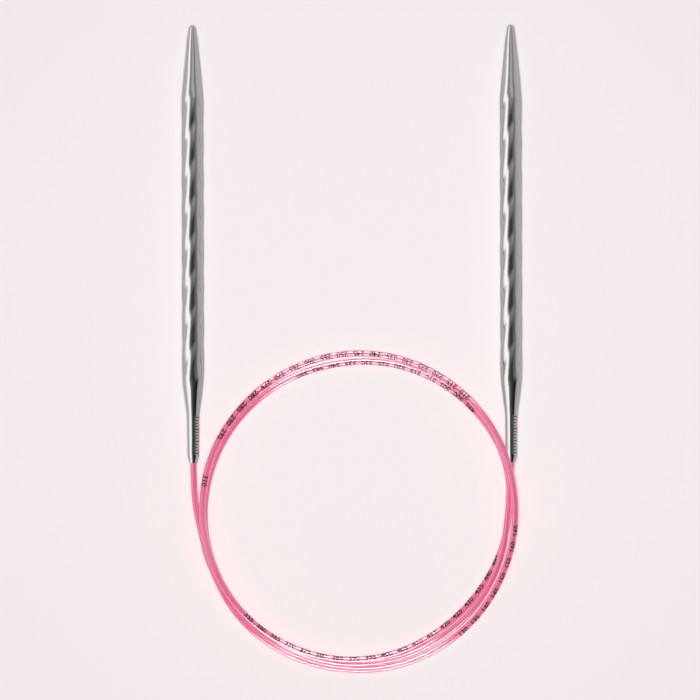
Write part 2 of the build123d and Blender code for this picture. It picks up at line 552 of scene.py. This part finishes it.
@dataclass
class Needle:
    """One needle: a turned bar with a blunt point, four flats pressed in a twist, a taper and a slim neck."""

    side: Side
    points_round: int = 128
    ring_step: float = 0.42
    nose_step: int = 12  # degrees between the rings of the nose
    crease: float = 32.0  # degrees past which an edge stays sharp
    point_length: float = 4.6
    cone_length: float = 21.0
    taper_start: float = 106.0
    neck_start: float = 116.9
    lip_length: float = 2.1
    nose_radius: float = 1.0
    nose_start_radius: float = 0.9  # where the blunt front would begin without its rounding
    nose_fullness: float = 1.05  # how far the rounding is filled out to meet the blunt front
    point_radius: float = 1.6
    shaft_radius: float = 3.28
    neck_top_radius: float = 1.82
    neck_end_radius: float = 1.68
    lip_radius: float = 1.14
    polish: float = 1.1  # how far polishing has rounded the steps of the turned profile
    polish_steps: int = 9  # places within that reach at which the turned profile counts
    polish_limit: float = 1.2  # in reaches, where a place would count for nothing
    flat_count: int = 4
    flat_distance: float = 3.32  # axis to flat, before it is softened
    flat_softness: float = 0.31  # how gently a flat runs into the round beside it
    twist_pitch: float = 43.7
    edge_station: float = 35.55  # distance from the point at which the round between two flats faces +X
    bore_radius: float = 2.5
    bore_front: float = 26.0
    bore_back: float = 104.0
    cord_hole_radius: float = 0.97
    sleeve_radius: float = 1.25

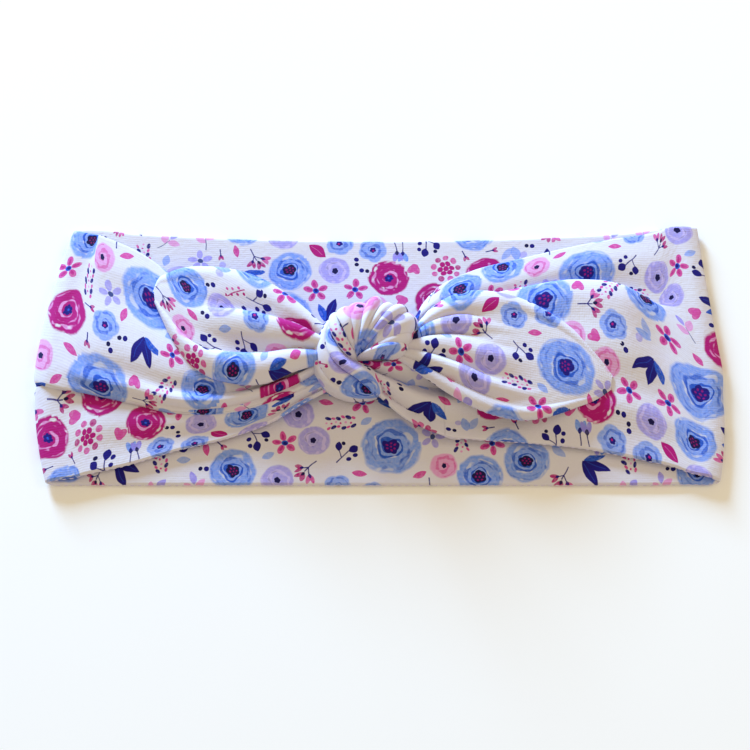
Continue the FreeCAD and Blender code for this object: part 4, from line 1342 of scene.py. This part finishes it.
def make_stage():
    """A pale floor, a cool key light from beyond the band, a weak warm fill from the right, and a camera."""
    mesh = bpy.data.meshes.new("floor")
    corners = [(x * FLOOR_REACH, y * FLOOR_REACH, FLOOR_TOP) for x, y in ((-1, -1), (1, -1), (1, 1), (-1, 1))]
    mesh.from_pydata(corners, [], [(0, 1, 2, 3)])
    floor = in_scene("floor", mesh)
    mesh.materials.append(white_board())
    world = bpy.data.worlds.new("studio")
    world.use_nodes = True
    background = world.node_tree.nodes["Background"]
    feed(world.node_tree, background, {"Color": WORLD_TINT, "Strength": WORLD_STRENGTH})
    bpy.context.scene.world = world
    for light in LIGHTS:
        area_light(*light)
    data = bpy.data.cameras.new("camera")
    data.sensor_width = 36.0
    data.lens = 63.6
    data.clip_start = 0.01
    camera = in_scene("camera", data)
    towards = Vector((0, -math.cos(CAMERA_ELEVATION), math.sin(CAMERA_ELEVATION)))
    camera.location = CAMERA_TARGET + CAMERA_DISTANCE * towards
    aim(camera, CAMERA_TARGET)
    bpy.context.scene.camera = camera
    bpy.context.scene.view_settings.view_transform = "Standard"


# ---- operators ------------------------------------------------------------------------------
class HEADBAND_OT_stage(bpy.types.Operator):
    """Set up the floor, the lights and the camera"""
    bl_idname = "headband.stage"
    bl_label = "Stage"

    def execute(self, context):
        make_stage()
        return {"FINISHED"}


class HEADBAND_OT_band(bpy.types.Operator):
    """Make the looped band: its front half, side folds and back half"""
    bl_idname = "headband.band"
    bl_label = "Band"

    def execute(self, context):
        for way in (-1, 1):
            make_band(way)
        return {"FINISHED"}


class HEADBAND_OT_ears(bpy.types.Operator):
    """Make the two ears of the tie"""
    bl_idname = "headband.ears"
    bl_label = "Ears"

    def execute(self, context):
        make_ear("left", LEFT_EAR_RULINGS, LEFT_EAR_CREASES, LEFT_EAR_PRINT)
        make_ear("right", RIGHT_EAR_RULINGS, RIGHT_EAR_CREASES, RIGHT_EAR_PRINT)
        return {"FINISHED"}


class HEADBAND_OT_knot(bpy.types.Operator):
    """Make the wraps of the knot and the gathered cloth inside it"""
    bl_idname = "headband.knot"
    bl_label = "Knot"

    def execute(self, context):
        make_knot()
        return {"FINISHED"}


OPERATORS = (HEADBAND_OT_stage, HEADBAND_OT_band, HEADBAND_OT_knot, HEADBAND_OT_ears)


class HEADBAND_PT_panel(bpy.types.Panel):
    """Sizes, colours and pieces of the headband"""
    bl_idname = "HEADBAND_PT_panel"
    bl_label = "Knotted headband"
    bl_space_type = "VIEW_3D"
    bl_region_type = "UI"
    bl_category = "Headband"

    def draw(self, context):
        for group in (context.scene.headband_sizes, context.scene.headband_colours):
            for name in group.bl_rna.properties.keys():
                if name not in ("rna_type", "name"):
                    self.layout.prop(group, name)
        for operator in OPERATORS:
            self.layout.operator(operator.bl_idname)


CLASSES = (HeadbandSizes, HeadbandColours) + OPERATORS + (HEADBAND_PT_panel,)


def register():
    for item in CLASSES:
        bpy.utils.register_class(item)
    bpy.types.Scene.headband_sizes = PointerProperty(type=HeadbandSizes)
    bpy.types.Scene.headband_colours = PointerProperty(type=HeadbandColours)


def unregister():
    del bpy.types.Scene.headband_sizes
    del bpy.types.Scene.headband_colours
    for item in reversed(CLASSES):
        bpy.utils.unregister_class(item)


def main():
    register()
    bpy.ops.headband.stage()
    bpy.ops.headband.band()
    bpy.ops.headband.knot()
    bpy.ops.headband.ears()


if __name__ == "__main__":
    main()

EXERCISE PROMPT: Check each line of the records above for the string "Blender", and report every line that has it.

RESULT:
Write part 2 of the build123d and Blender code for this picture. It picks up at line 552 of scene.py. This part finishes it.
Continue the FreeCAD and Blender code for this object: part 4, from line 1342 of scene.py. This part finishes it.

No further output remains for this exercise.